## Collected material

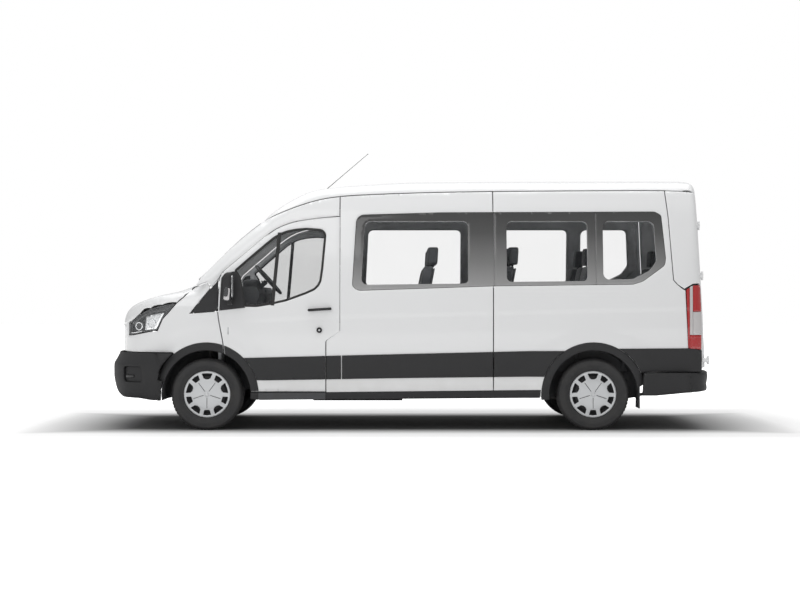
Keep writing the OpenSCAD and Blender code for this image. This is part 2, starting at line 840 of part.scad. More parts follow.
// The subframe, lower arms and struts; the pins stand on the kingpin axes
module front_axle() {
    color("dimgray") {
        block(axle_f - 90, axle_f + 90, -rail_y - 20, rail_y + 20, 250, 320);
        on_both_sides() {
            block(axle_f - 30, axle_f + 30, rail_y - 20, rail_y + 20, 310, rail_top - rail_h);
            block(axle_f - 28, axle_f + 28, rail_y, king(215)[1] + 20, 190, 218);
            block(axle_f - 80, axle_f + 80, rail_y - 30, rail_y + 30, 190, 260);
            bar(king(205), king(270), 12);
            bar(king(480), king(505), 12);
            bar(king(500), king(900), 22);
            block(axle_f - 60, axle_f + 60, rail_y - 30, king(890)[1] + 60, 880, 900);
            block(axle_f - 60, axle_f + 60, rail_y - 30, rail_y + 30, rail_top, 890);
        }
    }
}

// The upright that turns on the kingpins and carries the stub axle
module knuckle() {
    difference() {
        union() {
            bar(king(235), king(300), 26);
            bar(king(420), king(484), 26);
            hull_free_upright();
            translate([axle_f, king_y - 20, tyre_r]) rotate([-90, 0, 0]) cylinder(h = 60, r = 48);
            translate([axle_f, king_y, tyre_r]) rotate([-90, 0, 0]) cylinder(h = track_f / 2 + 70 - king_y, r = stub_r);
        }
        bar(king(225), king(275), 12 + run);
        bar(king(478), king(500), 12 + run);
    }
}

module hull_free_upright() {
    translate([axle_f, king_y - 8, tyre_r]) rotate([kpi, 0, 0])
        translate([-40, -20, -70]) cube([80, 34, 160]);
}

module left_knuckle() {
    color("dimgray") mirror([0, 1, 0]) knuckle();
}

module right_knuckle() {
    color("dimgray") knuckle();
}

beam_r = 45;
spring_y = 590;

// The beam with its stub axles, and a leaf spring each side
module rear_axle() {
    color("dimgray") {
        translate([axle_r, 0, tyre_r]) rotate([90, 0, 0]) cylinder(h = track_r - 2 * 75, r = beam_r, center = true);
        translate([axle_r, 0, tyre_r]) rotate([90, 0, 0]) cylinder(h = track_r + 140, r = stub_r, center = true);
        on_both_sides() leaf_spring();
    }
}

spring_l = 1300;
spring_sag = 90;
spring_bow_r = (spring_l * spring_l / 4 + spring_sag * spring_sag) / (2 * spring_sag);

module leaf_spring() {
    arc_z = tyre_r - beam_r - 24 + spring_bow_r;
    intersection() {
        along_y(spring_y - 35, spring_y + 35) difference() {
            translate([axle_r, arc_z]) circle(r = spring_bow_r + 24, $fn = 180);
            translate([axle_r, arc_z]) circle(r = spring_bow_r, $fn = 180);
        }
        block(axle_r - spring_l / 2, axle_r + spring_l / 2, 0, far, 0, tyre_r + 300);
    }
    for (s = [-1, 1])
        block(axle_r + s * (spring_l / 2 - 20) - 20, axle_r + s * (spring_l / 2 - 20) + 20,
              rail_y + rail_w / 2, spring_y + 35, tyre_r - beam_r - 24 + spring_sag - 10, rail_top);
    block(axle_r - 50, axle_r + 50, spring_y - 35, spring_y + 35, tyre_r - beam_r - 26, tyre_r - 20);
}

module fuel_tank() {
    color([0.1, 0.1, 0.1]) block(axle_f + 1000, axle_f + 1900, -rail_y + 35, rail_y - 260, 250, rail_top - 80);
}

module exhaust() {
    color("silver") {
        bar([axle_f + 300, 300, 330], [axle_r - 1100, 300, 330], 28);
        bar([axle_r - 1120, 300, 330], [axle_r - 500, 300, 330], 90);
        bar([axle_r - 520, 300, 330], [axle_r - 300, 300, 250], 28);
        for (x = [axle_f + 720, axle_r - 780]) block(x, x + 30, 290, 310, 340, rail_top - 80);
    }
}

// ---- Doors ----

// A cab door on the right side, with its hinge eyes
module cab_door() {
    difference() {
        union() {
            intersection() {
                cabin_layer(0, sheet);
                along_y(0, far) cab_door_outline(0);
            }
            intersection() {
                cabin_layer(0, wall);
                along_y(0, far) intersection() {
                    cab_door_outline(0);
                    union() {
                        translate([hinge_x + 20, 0]) square([far, far]);
                        translate([axle_f, 1480]) square([far, far]);
                    }
                }
            }
            intersection() {
                cabin_layer(-moulding_t, 0);
                along_y(0, far) intersection() {
                    cab_door_outline(-1);
                    union() {
                        flare_ring(axle_f);
                        moulding_outline();
                    }
                }
            }
            for (z = hinge_heights) hinge_eye(z);
        }
        along_y(0, far) cab_window_outline(-12);
        difference() {
            along_y(0, far) cab_window_outline(8);
            cabin_solid(glass_t);
        }
        for (z = hinge_heights) translate([hinge_x, door_axis_y, z - 60]) cylinder(h = 120, r = pin_r + run);
    }
}

module hinge_eye(z) {
    translate([hinge_x, door_axis_y, z - hinge_h / 2]) cylinder(h = hinge_h, r = pin_r + knuckle_wall);
    block(hinge_x, hinge_x + 24, door_axis_y - 8, door_axis_y + 8, z - hinge_h / 2, z + hinge_h / 2);
}

module cab_glass() {
    intersection() {
        cabin_layer(0, glass_t);
        along_y(0, far) cab_window_outline(7.7);
    }
}

// The mirror: an arm from the door's black corner, and the head
module mirror_unit() {
    color([0.06, 0.06, 0.06]) difference() {
        union() {
            block(hinge_x + 20, hinge_x + 85, side_y - 60, side_y + 80, 1225, 1300);
            block(hinge_x - 22, hinge_x + 76, side_y + 70, mirror_y, 1225, 1532);
        }
        cabin_solid(0);
    }
}

mirror_y = half_w + 207.5;

module left_cab_door() {
    color("white") mirror([0, 1, 0]) cab_door();
}

module right_cab_door() {
    color("white") cab_door();
}

module left_cab_glass() {
    color([0.2, 0.23, 0.25, 0.6]) mirror([0, 1, 0]) cab_glass();
}

module right_cab_glass() {
    color([0.2, 0.23, 0.25, 0.6]) cab_glass();
}

module left_mirror() {
    mirror([0, 1, 0]) mirror_unit();
}

module right_mirror() {
    mirror_unit();
}

// The frame of a rear hinge: z along the hinge axis, x off the body skin, y towards the outside
rear_axis_x = tail_x - 120 + rear_hinge_out;
rear_axis_z = lean_z;

module on_rear_axis() {
    translate([rear_axis_x, rear_edge(rear_axis_z) + 14, rear_axis_z])
        rotate([atan(rear_slant), -atan(lean), 0]) children();
}

// Height along the axis, and how deep the corner's ears reach to the body skin
rear_hinges = [[-220, 64], [600, 20], [1090, 20]];
rear_hinge_h = 60;

// The corner's half of the rear hinges
module rear_hinge_pins() {
    on_rear_axis() for (h = rear_hinges) {
        for (dz = [-rear_hinge_h / 2 - 26, rear_hinge_h / 2 + 1]) {
            translate([0, 0, h[0] + dz]) cylinder(h = 25, r = pin_r + knuckle_wall);
            translate([-rear_hinge_out - h[1], 3, h[0] + dz]) cube([rear_hinge_out + h[1] + 4, 7, 25]);
        }
        translate([0, 0, h[0] - rear_hinge_h / 2 - 26]) cylinder(h = rear_hinge_h + 52, r = pin_r);
    }
}

module rear_hinge_eyes() {
    on_rear_axis() for (h = rear_hinges) {
        translate([0, 0, h[0] - rear_hinge_h / 2]) cylinder(h = rear_hinge_h, r = pin_r + knuckle_wall);
        translate([-4, -60, h[0] - rear_hinge_h / 2]) cube([8, 60, rear_hinge_h]);
        translate([-rear_hinge_out - 20, -60, h[0] - rear_hinge_h / 2]) cube([rear_hinge_out + 22, 30, rear_hinge_h]);
    }
}

module rear_door() {
    difference() {
        union() {
            intersection() {
                cabin_layer(0, wall);
                along_x(opening_x, far) difference() {
                    rear_opening_outline(door_gap);
                    translate([-10, 0]) square([14, far]);
                }
            }
            rear_hinge_eyes();
        }
        along_x(opening_x, far) rear_window_outline(-15);
        difference() {
            along_x(opening_x, far) rear_window_outline(8);
            cabin_solid(glass_t);
        }
        on_rear_axis() translate([0, 0, -400]) cylinder(h = 1700, r = pin_r + run);
    }
}

module rear_glass() {
    intersection() {
        cabin_layer(0, glass_t);
        along_x(opening_x, far) rear_window_outline(7.7);
    }
}

module left_rear_door() {
    color("white") mirror([0, 1, 0]) rear_door();
}

module right_rear_door() {
    color("white") rear_door();
}

module left_rear_glass() {
    color([0.2, 0.23, 0.25, 0.6]) mirror([0, 1, 0]) rear_glass();
}

module right_rear_glass() {
    color([0.2, 0.23, 0.25, 0.6]) rear_glass();
}

// ---- Wheels ----

// A tyre's section, turned round the Y axis at the wheel's middle
module tyre(x, y) {
    shoulder = 30;
    color([0.1, 0.1, 0.1]) translate([x, y, tyre_r]) rotate([90, 0, 0]) rotate_extrude($fn = 96)
        polygon([[rim_r, -tyre_w / 2 + 20], [rim_r + 30, -tyre_w / 2], [tyre_r - 55, -tyre_w / 2],
                 [tyre_r - 12, -tyre_w / 2 + 14], [tyre_r, -tyre_w / 2 + shoulder],
                 [tyre_r, tyre_w / 2 - shoulder], [tyre_r - 12, tyre_w / 2 - 14],
                 [tyre_r - 55, tyre_w / 2], [rim_r + 30, tyre_w / 2], [rim_r, tyre_w / 2 - 20]]);
}

hub_out = 62;

// A wheel: rim barrel, disc with ten windows, hub bore on the stub axle; out is +1 or -1
module wheel(x, y, out) {
    color("silver") translate([x, y, tyre_r]) rotate([-90 * out, 0, 0]) difference() {
        rotate_extrude($fn = 96) polygon([[stub_r + run, hub_out - 20], [rim_r - 26, hub_out - 20],
            [rim_r - 26, -tyre_w / 2 + 22], [rim_r, -tyre_w / 2 + 22], [rim_r, tyre_w / 2 - 22],
            [rim_r - 12, tyre_w / 2 - 6], [rim_r - 22, tyre_w / 2 - 12], [rim_r - 26, hub_out + 8],
            [70, hub_out + 16], [60, hub_out + 30], [stub_r + run, hub_out + 30]]);
        for (i = [0 : 9]) rotate([0, 0, i * 36]) translate([rim_r - 52, 0, hub_out - 30]) cylinder(h = 70, r = 17);
    }
}

module front_left_tyre() tyre(axle_f, -track_f / 2);
module front_right_tyre() tyre(axle_f, track_f / 2);
module rear_left_tyre() tyre(axle_r, -track_r / 2);
module rear_right_tyre() tyre(axle_r, track_r / 2);
module front_left_wheel() wheel(axle_f, -track_f / 2, -1);
module front_right_wheel() wheel(axle_f, track_f / 2, 1);
module rear_left_wheel() wheel(axle_r, -track_r / 2, -1);
module rear_right_wheel() wheel(axle_r, track_r / 2, 1);

floor_pan();
chassis_rails();
cab_frame();
roof_panel();
left_side_panel();
right_side_panel();
sliding_door();
wings();
front_bumper();
grille();
headlamps();
windscreen();
side_glass();
tail_lamps();
rear_bumper();
side_mouldings();
mudflaps();
antenna();
dashboard();
steering_wheel();
front_seats();
passenger_seats();
engine_block();
front_axle();
rear_axle();
fuel_tank();
exhaust();
left_knuckle();
right_knuckle();
bonnet();
left_cab_door();
right_cab_door();
left_cab_glass();
right_cab_glass();
left_mirror();
right_mirror();
left_rear_door();
right_rear_door();
left_rear_glass();
right_rear_glass();
front_left_tyre();
front_right_tyre();
rear_left_tyre();
rear_right_tyre();
front_left_wheel();
front_right_wheel();
rear_left_wheel();
rear_right_wheel();
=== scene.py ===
"""Looks of a high-roof passenger van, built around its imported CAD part.

Sizes are in millimetres until a mesh is made, which is in metres.
x runs from nose to tail, y to the van's right, z up.
"""

import math

import bpy
import bmesh
import numpy as np
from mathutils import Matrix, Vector
from mathutils.geometry import delaunay_2d_cdt


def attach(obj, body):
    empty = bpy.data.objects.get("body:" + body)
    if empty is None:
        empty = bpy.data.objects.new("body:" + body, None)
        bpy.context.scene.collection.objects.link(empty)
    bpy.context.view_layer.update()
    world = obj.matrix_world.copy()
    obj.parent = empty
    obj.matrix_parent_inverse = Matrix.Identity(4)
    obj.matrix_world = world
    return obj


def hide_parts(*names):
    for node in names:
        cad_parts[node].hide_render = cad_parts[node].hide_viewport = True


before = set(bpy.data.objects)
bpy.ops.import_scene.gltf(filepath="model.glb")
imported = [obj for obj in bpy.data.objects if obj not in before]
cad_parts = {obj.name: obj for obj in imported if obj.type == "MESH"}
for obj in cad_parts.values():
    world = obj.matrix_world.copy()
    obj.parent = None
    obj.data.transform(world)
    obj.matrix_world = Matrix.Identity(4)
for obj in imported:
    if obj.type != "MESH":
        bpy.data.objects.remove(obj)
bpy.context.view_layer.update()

# ---- Driving sizes, the same as the CAD part's ----

AXLE_F, AXLE_R = -1967.5, 1782.5
NOSE, TAIL = -2990.5, 2990.5
HALF_W, SIDE, ROOF = 1029.5, 1017.5, 2480.0
TYRE_R, RIM_R = 348.0, 212.0
TRACK_F, TRACK_R = 1732.0, 1743.0
ARCH_R, FLARE_W = 432.0, 74.0
PILLAR_X, SLIDE_END = -677.5, 813.5
FLOOR_Z = 590.0
GAP = 4.5
GRID = 24
FAR = 4000.0


def arr(points):
    return np.array(points, float)


# ---- Lines ----


def smooth_line(points, per=10):
    """A centripetal curve through the points."""
    p = arr(points)
    p = np.vstack([2 * p[0] - p[1], p, 2 * p[-1] - p[-2]])
    out = []
    for i in range(1, len(p) - 2):
        a, b, c, d = p[i - 1 : i + 3]
        t1 = np.linalg.norm(b - a) ** 0.5
        t2 = t1 + np.linalg.norm(c - b) ** 0.5
        t3 = t2 + np.linalg.norm(d - c) ** 0.5
        t = np.linspace(t1, t2, per, endpoint=False)[:, None]
        ab = (t1 - t) / t1 * a + t / t1 * b
        bc = (t2 - t) / (t2 - t1) * b + (t - t1) / (t2 - t1) * c
        cd = (t3 - t) / (t3 - t2) * c + (t - t2) / (t3 - t2) * d
        abc = (t2 - t) / t2 * ab + t / t2 * bc
        bcd = (t3 - t) / (t3 - t1) * bc + (t - t1) / (t3 - t1) * cd
        out.append((t2 - t) / (t2 - t1) * abc + (t - t1) / (t2 - t1) * bcd)
    return np.vstack(out + [p[-2:-1]])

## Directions
Extract from the listing above the lines between the line containing "floor_pan();" and the line containing "imported = [obj", keeping both of those lines. Output nothing else.

## Solution for this task
floor_pan();
chassis_rails();
cab_frame();
roof_panel();
left_side_panel();
right_side_panel();
sliding_door();
wings();
front_bumper();
grille();
headlamps();
windscreen();
side_glass();
tail_lamps();
rear_bumper();
side_mouldings();
mudflaps();
antenna();
dashboard();
steering_wheel();
front_seats();
passenger_seats();
engine_block();
front_axle();
rear_axle();
fuel_tank();
exhaust();
left_knuckle();
right_knuckle();
bonnet();
left_cab_door();
right_cab_door();
left_cab_glass();
right_cab_glass();
left_mirror();
right_mirror();
left_rear_door();
right_rear_door();
left_rear_glass();
right_rear_glass();
front_left_tyre();
front_right_tyre();
rear_left_tyre();
rear_right_tyre();
front_left_wheel();
front_right_wheel();
rear_left_wheel();
rear_right_wheel();
=== scene.py ===
"""Looks of a high-roof passenger van, built around its imported CAD part.

Sizes are in millimetres until a mesh is made, which is in metres.
x runs from nose to tail, y to the van's right, z up.
"""

import math

import bpy
import bmesh
import numpy as np
from mathutils import Matrix, Vector
from mathutils.geometry import delaunay_2d_cdt


def attach(obj, body):
    empty = bpy.data.objects.get("body:" + body)
    if empty is None:
        empty = bpy.data.objects.new("body:" + body, None)
        bpy.context.scene.collection.objects.link(empty)
    bpy.context.view_layer.update()
    world = obj.matrix_world.copy()
    obj.parent = empty
    obj.matrix_parent_inverse = Matrix.Identity(4)
    obj.matrix_world = world
    return obj


def hide_parts(*names):
    for node in names:
        cad_parts[node].hide_render = cad_parts[node].hide_viewport = True


before = set(bpy.data.objects)
bpy.ops.import_scene.gltf(filepath="model.glb")
imported = [obj for obj in bpy.data.objects if obj not in before]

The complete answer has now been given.